• STORED DATA:
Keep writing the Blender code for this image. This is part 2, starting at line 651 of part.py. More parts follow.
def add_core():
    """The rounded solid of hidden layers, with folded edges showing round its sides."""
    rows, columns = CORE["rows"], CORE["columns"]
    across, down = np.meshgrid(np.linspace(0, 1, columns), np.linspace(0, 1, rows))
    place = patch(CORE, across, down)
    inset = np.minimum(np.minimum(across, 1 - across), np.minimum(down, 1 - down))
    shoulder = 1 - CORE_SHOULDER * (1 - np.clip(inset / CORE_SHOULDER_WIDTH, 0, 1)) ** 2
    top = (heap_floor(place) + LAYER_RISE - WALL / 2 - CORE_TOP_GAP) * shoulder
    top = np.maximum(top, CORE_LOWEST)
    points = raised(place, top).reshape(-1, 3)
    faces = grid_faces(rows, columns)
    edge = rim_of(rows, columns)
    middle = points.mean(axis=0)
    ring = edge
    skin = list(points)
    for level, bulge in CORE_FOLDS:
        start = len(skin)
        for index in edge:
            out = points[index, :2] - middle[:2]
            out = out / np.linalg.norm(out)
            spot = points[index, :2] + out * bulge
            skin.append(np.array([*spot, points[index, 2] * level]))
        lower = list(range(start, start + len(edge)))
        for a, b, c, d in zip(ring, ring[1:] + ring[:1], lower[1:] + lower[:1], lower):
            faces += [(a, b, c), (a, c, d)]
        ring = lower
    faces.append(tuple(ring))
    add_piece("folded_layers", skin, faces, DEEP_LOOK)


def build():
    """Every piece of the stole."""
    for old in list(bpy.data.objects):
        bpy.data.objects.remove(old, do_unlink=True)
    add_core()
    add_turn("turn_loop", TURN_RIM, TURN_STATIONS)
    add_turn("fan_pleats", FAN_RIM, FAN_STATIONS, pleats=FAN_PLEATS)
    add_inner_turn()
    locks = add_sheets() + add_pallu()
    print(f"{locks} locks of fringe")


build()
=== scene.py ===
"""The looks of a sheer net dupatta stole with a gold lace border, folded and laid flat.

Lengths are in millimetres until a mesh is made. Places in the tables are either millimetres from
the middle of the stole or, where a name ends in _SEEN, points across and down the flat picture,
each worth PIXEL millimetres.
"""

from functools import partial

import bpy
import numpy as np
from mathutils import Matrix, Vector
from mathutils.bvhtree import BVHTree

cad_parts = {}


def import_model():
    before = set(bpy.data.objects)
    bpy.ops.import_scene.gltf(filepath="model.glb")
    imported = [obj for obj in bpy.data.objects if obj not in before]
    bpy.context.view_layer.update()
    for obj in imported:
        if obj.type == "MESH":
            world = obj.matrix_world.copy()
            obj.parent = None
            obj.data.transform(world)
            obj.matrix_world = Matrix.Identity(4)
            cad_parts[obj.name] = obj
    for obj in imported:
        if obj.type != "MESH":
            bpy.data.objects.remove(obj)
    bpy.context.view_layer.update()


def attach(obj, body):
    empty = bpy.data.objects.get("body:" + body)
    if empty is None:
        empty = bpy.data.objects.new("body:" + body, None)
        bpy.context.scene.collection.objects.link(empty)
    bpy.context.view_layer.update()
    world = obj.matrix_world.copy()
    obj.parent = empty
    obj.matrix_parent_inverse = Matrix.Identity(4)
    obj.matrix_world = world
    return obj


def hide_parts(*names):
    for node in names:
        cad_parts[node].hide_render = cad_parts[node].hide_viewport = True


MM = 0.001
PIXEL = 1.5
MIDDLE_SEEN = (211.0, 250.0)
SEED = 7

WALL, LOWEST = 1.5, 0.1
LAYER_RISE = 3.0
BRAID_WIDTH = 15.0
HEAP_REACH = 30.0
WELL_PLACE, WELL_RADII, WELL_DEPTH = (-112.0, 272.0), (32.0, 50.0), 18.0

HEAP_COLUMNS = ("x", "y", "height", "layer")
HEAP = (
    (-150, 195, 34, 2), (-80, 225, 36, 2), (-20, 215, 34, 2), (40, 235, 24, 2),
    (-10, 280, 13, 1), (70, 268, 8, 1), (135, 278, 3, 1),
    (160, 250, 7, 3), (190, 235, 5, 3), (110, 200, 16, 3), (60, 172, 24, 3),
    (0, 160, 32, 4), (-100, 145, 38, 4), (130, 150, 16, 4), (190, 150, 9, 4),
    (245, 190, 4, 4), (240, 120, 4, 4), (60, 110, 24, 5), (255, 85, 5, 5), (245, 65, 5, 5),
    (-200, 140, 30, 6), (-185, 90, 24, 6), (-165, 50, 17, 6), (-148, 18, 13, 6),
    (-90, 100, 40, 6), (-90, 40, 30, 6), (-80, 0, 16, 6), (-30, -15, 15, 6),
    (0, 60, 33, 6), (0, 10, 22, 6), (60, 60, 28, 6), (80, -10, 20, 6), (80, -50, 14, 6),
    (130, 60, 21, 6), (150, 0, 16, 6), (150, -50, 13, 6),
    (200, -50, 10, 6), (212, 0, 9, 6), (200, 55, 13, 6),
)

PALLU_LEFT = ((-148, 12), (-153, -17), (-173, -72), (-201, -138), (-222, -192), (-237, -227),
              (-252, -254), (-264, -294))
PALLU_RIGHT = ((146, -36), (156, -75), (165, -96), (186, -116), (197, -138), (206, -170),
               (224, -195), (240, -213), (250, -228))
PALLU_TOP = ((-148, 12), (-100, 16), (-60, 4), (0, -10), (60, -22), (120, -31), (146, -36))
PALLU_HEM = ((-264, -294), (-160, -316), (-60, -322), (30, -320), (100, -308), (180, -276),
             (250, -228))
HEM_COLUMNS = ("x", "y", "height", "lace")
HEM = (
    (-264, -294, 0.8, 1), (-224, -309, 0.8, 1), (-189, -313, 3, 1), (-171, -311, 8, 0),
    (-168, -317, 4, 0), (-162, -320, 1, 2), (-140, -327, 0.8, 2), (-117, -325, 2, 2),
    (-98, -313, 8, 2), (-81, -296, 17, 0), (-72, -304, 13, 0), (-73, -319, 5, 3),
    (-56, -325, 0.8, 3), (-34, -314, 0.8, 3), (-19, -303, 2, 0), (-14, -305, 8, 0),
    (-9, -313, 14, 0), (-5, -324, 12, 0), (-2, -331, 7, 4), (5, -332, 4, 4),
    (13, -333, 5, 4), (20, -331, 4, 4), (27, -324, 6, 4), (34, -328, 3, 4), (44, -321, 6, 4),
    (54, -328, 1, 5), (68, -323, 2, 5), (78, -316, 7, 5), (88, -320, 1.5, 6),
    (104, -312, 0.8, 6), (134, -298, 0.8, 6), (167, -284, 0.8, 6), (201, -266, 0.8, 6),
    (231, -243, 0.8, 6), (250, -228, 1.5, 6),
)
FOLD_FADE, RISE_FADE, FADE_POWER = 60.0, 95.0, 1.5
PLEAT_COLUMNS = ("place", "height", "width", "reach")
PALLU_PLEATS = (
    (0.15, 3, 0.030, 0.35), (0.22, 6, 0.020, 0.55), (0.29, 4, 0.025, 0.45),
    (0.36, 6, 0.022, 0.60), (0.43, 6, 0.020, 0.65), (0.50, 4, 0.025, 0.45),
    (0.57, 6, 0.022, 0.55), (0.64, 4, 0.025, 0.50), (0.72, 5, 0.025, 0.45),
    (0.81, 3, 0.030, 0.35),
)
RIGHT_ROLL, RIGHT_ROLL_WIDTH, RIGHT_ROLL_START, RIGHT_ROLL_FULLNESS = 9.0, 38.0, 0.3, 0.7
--
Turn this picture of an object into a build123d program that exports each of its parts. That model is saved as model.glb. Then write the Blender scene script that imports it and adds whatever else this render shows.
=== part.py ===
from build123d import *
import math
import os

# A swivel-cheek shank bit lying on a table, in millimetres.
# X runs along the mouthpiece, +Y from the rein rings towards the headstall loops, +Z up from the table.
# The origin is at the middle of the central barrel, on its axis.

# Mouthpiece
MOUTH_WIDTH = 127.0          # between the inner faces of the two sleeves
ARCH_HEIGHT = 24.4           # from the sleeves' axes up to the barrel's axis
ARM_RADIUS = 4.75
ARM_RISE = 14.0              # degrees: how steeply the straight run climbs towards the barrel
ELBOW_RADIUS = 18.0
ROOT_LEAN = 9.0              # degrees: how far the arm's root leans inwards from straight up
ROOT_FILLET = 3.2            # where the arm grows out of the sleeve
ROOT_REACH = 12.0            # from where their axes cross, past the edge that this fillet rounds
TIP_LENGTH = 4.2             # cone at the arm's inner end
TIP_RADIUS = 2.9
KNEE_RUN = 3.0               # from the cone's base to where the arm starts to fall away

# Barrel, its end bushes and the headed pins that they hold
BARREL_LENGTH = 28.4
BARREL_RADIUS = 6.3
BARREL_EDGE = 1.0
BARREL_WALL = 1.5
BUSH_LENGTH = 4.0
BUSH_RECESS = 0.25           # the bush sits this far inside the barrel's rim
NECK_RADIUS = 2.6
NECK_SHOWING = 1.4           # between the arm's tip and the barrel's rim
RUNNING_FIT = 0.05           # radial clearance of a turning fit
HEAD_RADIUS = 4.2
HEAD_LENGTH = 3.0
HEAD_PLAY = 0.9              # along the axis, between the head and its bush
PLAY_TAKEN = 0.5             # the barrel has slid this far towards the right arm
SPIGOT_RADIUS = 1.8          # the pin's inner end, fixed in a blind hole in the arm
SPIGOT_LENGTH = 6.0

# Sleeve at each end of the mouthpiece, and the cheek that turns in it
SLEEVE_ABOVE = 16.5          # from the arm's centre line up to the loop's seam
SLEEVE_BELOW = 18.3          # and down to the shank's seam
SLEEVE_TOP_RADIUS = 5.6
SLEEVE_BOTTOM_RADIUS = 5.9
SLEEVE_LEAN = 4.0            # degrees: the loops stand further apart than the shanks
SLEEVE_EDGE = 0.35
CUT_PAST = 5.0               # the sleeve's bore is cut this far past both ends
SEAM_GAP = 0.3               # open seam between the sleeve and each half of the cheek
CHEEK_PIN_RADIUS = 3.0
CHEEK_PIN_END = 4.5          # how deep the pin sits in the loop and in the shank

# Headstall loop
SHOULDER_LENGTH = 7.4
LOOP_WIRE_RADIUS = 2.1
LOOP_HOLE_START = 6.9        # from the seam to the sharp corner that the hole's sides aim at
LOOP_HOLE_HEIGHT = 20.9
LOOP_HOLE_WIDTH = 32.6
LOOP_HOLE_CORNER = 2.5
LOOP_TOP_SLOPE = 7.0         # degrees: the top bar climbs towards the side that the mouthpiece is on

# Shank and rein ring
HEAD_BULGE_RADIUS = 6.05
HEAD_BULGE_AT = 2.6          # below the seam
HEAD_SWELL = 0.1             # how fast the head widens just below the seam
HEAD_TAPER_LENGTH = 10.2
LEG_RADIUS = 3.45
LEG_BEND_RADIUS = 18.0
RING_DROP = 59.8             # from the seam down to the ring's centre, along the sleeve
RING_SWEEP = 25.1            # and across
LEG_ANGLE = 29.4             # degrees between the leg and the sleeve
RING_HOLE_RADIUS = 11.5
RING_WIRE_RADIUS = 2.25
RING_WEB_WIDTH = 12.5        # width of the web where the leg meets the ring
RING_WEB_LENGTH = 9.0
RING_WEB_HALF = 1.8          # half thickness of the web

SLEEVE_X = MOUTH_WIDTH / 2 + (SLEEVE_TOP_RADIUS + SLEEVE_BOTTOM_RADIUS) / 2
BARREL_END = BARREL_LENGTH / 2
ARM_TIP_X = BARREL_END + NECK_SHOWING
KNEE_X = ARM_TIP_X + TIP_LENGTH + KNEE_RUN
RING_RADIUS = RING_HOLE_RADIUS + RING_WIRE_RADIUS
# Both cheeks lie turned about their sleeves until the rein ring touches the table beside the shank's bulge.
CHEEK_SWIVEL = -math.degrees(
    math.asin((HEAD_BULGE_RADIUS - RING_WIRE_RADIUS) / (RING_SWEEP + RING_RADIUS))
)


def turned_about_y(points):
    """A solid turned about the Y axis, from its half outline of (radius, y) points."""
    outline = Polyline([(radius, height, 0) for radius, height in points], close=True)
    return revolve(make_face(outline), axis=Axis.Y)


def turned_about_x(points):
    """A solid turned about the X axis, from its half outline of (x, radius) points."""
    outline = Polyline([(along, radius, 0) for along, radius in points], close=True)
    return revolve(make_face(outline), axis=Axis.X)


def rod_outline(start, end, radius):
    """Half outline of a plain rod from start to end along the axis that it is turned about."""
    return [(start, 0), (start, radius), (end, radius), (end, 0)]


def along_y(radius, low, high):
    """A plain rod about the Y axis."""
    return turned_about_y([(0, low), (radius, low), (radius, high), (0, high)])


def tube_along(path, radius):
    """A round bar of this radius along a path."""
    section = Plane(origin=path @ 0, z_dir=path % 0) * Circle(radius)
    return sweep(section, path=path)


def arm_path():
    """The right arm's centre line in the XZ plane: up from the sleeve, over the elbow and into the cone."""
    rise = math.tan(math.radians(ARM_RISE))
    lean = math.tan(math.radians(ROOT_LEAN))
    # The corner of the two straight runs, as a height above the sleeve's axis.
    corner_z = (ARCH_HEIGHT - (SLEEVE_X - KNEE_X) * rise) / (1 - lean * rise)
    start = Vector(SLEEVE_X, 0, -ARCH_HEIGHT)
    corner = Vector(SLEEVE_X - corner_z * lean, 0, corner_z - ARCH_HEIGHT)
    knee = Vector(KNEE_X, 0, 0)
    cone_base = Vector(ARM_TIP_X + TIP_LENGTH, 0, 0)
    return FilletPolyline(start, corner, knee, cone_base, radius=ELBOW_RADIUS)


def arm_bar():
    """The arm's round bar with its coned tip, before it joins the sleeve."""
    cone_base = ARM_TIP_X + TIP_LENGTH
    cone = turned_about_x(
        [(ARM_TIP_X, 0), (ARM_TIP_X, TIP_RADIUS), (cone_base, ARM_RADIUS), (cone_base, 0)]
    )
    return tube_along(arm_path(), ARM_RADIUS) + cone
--
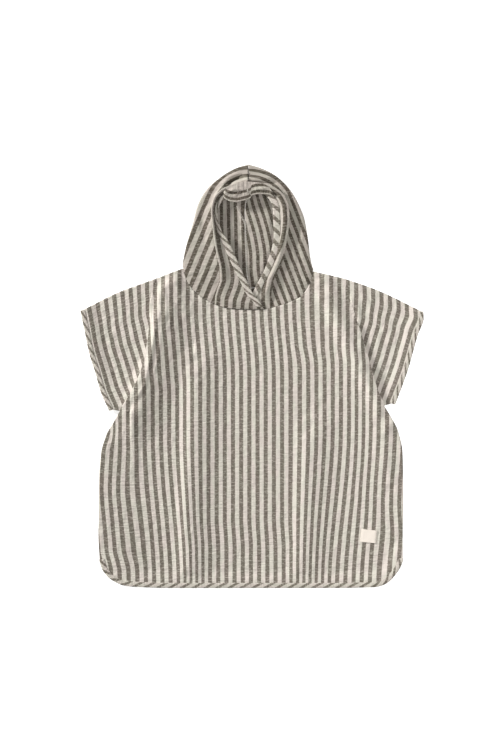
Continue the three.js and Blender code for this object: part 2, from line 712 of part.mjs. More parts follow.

• THE EXERCISE: Reproduce word for word the material above, beginning with the line that contains "add_inner_turn()" and ending with the line that contains "before = set(bpy.data.objects)".

• RESULT FOR THIS TASK:
    add_inner_turn()
    locks = add_sheets() + add_pallu()
    print(f"{locks} locks of fringe")


build()
=== scene.py ===
"""The looks of a sheer net dupatta stole with a gold lace border, folded and laid flat.

Lengths are in millimetres until a mesh is made. Places in the tables are either millimetres from
the middle of the stole or, where a name ends in _SEEN, points across and down the flat picture,
each worth PIXEL millimetres.
"""

from functools import partial

import bpy
import numpy as np
from mathutils import Matrix, Vector
from mathutils.bvhtree import BVHTree

cad_parts = {}


def import_model():
    before = set(bpy.data.objects)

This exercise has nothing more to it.